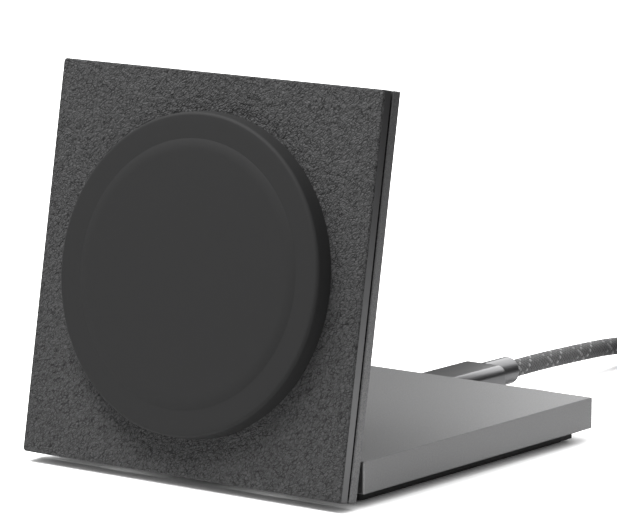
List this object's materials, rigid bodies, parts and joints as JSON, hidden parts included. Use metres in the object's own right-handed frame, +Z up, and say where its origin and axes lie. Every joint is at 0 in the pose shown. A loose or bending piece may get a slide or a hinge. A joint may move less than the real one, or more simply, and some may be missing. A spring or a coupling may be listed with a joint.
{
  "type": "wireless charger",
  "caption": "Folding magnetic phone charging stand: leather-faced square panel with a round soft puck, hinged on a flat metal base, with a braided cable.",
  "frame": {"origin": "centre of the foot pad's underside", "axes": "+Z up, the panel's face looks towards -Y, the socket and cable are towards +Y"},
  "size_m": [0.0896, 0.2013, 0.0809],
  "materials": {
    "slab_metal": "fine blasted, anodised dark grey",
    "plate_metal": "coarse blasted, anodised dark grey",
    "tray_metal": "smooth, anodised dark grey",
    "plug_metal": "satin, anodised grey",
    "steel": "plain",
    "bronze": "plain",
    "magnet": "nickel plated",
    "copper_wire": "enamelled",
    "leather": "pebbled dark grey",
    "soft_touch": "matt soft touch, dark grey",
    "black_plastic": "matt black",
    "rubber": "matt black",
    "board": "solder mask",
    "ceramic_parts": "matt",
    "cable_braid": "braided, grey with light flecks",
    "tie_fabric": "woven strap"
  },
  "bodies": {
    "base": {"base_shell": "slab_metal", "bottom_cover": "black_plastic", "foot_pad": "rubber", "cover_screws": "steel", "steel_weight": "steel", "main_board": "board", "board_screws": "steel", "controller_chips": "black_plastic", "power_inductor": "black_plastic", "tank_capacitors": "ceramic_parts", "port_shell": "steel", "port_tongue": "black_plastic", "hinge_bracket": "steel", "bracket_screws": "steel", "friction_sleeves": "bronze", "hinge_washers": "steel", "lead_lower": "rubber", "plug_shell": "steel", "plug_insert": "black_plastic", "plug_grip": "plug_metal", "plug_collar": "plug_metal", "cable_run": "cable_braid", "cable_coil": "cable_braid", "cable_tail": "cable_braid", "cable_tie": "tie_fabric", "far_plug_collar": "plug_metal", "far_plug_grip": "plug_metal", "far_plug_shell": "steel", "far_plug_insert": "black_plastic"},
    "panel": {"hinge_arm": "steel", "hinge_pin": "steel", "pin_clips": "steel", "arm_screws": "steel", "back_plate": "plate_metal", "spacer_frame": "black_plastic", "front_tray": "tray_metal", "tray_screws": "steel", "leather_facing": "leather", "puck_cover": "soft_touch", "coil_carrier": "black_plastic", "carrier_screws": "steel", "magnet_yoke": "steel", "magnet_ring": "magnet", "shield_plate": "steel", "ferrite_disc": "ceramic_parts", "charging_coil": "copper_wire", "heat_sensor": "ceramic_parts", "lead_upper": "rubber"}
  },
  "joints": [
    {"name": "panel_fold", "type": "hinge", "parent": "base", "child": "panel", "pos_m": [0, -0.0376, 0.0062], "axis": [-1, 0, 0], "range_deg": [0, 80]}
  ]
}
==================================================
• _Exercise description_
Extract the listing in its entirety, matching it exactly.

• _Correct answer_
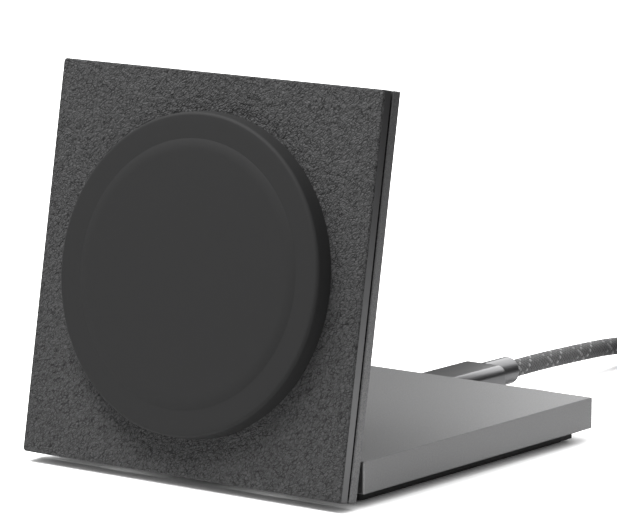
List this object's materials, rigid bodies, parts and joints as JSON, hidden parts included. Use metres in the object's own right-handed frame, +Z up, and say where its origin and axes lie. Every joint is at 0 in the pose shown. A loose or bending piece may get a slide or a hinge. A joint may move less than the real one, or more simply, and some may be missing. A spring or a coupling may be listed with a joint.
{
  "type": "wireless charger",
  "caption": "Folding magnetic phone charging stand: leather-faced square panel with a round soft puck, hinged on a flat metal base, with a braided cable.",
  "frame": {"origin": "centre of the foot pad's underside", "axes": "+Z up, the panel's face looks towards -Y, the socket and cable are towards +Y"},
  "size_m": [0.0896, 0.2013, 0.0809],
  "materials": {
    "slab_metal": "fine blasted, anodised dark grey",
    "plate_metal": "coarse blasted, anodised dark grey",
    "tray_metal": "smooth, anodised dark grey",
    "plug_metal": "satin, anodised grey",
    "steel": "plain",
    "bronze": "plain",
    "magnet": "nickel plated",
    "copper_wire": "enamelled",
    "leather": "pebbled dark grey",
    "soft_touch": "matt soft touch, dark grey",
    "black_plastic": "matt black",
    "rubber": "matt black",
    "board": "solder mask",
    "ceramic_parts": "matt",
    "cable_braid": "braided, grey with light flecks",
    "tie_fabric": "woven strap"
  },
  "bodies": {
    "base": {"base_shell": "slab_metal", "bottom_cover": "black_plastic", "foot_pad": "rubber", "cover_screws": "steel", "steel_weight": "steel", "main_board": "board", "board_screws": "steel", "controller_chips": "black_plastic", "power_inductor": "black_plastic", "tank_capacitors": "ceramic_parts", "port_shell": "steel", "port_tongue": "black_plastic", "hinge_bracket": "steel", "bracket_screws": "steel", "friction_sleeves": "bronze", "hinge_washers": "steel", "lead_lower": "rubber", "plug_shell": "steel", "plug_insert": "black_plastic", "plug_grip": "plug_metal", "plug_collar": "plug_metal", "cable_run": "cable_braid", "cable_coil": "cable_braid", "cable_tail": "cable_braid", "cable_tie": "tie_fabric", "far_plug_collar": "plug_metal", "far_plug_grip": "plug_metal", "far_plug_shell": "steel", "far_plug_insert": "black_plastic"},
    "panel": {"hinge_arm": "steel", "hinge_pin": "steel", "pin_clips": "steel", "arm_screws": "steel", "back_plate": "plate_metal", "spacer_frame": "black_plastic", "front_tray": "tray_metal", "tray_screws": "steel", "leather_facing": "leather", "puck_cover": "soft_touch", "coil_carrier": "black_plastic", "carrier_screws": "steel", "magnet_yoke": "steel", "magnet_ring": "magnet", "shield_plate": "steel", "ferrite_disc": "ceramic_parts", "charging_coil": "copper_wire", "heat_sensor": "ceramic_parts", "lead_upper": "rubber"}
  },
  "joints": [
    {"name": "panel_fold", "type": "hinge", "parent": "base", "child": "panel", "pos_m": [0, -0.0376, 0.0062], "axis": [-1, 0, 0], "range_deg": [0, 80]}
  ]
}